Yesterday I had a good day, and today is also going well. So that’s two decent days in a row where I don’t fear for a mental breakdown. This is a good thing. Hopefully it was just a bad few weeks and things are a-okay.

Plus this weekend I’m catching up with Adam for breakfast, and then Beth and DJ for afternoon beers and ribs. Beer and ribs on a sunny Sydney day is heaven. Especially when I can do it wearing a maxi dress. That has no defined waist line.

That’s right ladies and gentleman, it IS crazy that I’m single.

I’ve discovered that Poppy has fleas. How in earth she got these considering she hasn’t played, with let alone been near another cat in 6 months, or been outside (actually that just sounds awful) and yet still has them?

This means……….bath time. I’m scared. I’m a firm believer that cats, like vagina’s, are self cleaning (single handed most disgusting yet true thing I’ve ever said) so I’ve never bathed any of my pet cats before. Plus, George was feisty, and Lily would probably have let me bath her but then smothered me in my sleep later, so I’ve just never been game.

But Poppy? Although I think I’d end up looking like this guy I think they’d just be surface wounds.

As an aside, seriously, click through on the link above especially if you don’t live in Australia. I fucking love a country where one of the emblems on the coat of arms (a kangaroo and an emu) tries to kill both a pet dog and its owner. And the dude who gets mauled (and has some wicked scratch marks) just says, “I don’t think I’ll ever be able to watch Skippy quite the same.”
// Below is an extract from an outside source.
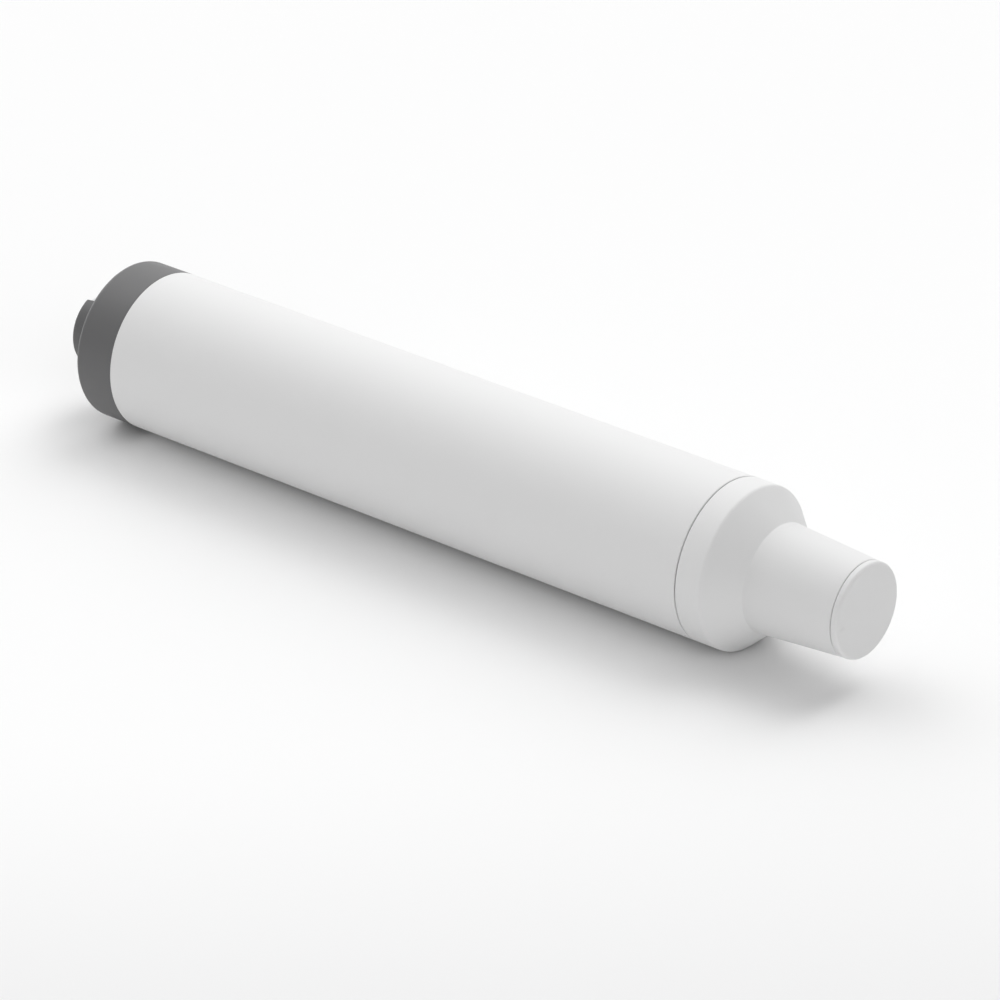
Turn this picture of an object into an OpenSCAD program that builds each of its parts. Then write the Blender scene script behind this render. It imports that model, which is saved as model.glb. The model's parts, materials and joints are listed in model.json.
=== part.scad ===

It’s like shark attack victims in Australia, theytypically are these laidback surfers and will blithely mention that they just smacked it in the face as it was trying to take off their leg until it stopped. And that they plan to get back in the water tomorrow.

I know it’s not all Australians, but the stereotypes of Australia and its inhabitants do exist and I bloody love them for it.

Anyway, apparently it’s “Leave Work on Time” day today (as well as White Ribbon Day –  good cause) so since I start at 7 this means that my home time should be oooh, an hour ago. So I might head home at 4 and have an early mark.

Ps : I want to do a lot of my Christmas shopping online, specifically and Please let me know if you have any favourite stores or items that you love on there that I could use for inspiration?



Knives scare you, but you seriously consider bathing your cat?!?!

Could I gently suggest a topical spot-on as a first line of attack? Like Frontline or Advantage. Granted if it’s a hardcore infestation you may need to go down the blood-letting/bath route, but given that cat scratches bloody hurt and scar and shit…

November 25th, 2009 | 4:58 pm

Yeah, Miz, it’s a very valid point actually 🙂

I’ve used flea collars, and the drop thingys and flea powder and they never worked on her. But then she was outdoors then and hanging with other cats.

I think maybe I’m just a bit bored, suppose there are smarter ways to get un-bored though 🙂

November 25th, 2009 | 5:20 pm
Mr. Guinness:

Like the new format,…sort of an Alfred Hitchcock’s “The Birds” theme.
I just don’t matter where you are, ribs and beer anywhere in the world is good,…and speaking of characters I do believe we have our share of “memorable folks” up here,….but why does youre water go backwards down the drain in Australia? 🙂

November 26th, 2009 | 12:56 am

I like the new format! Bathing cats is never a fun experience. I suggest those heavy duty up to the shoulder rubber gloves that cattle ranchers use to stick their hands up the cows backside. Along with a goalie mask and 5 layers of clothes she can’t possibly scratch through.

November 26th, 2009 | 7:46 am

Alec – Thanks Alec, it is Hitchcock-esque but without all of the horror and suspense 🙂

And I have no idea whatsoever about the differences in the water draining weirdness for the southern hemisphere. I mean does it switch the other way once you hit the equator?

Suvvy – Thanks kitten. I’m trying to make Adam help me, we’re having breakfast and I figure for the pleasure of my company he can help. Or at least take photos once I’m battered and bloodied.

November 26th, 2009 | 10:44 am I cannot tell you how much money I have spent on this site, but it is probably four figures.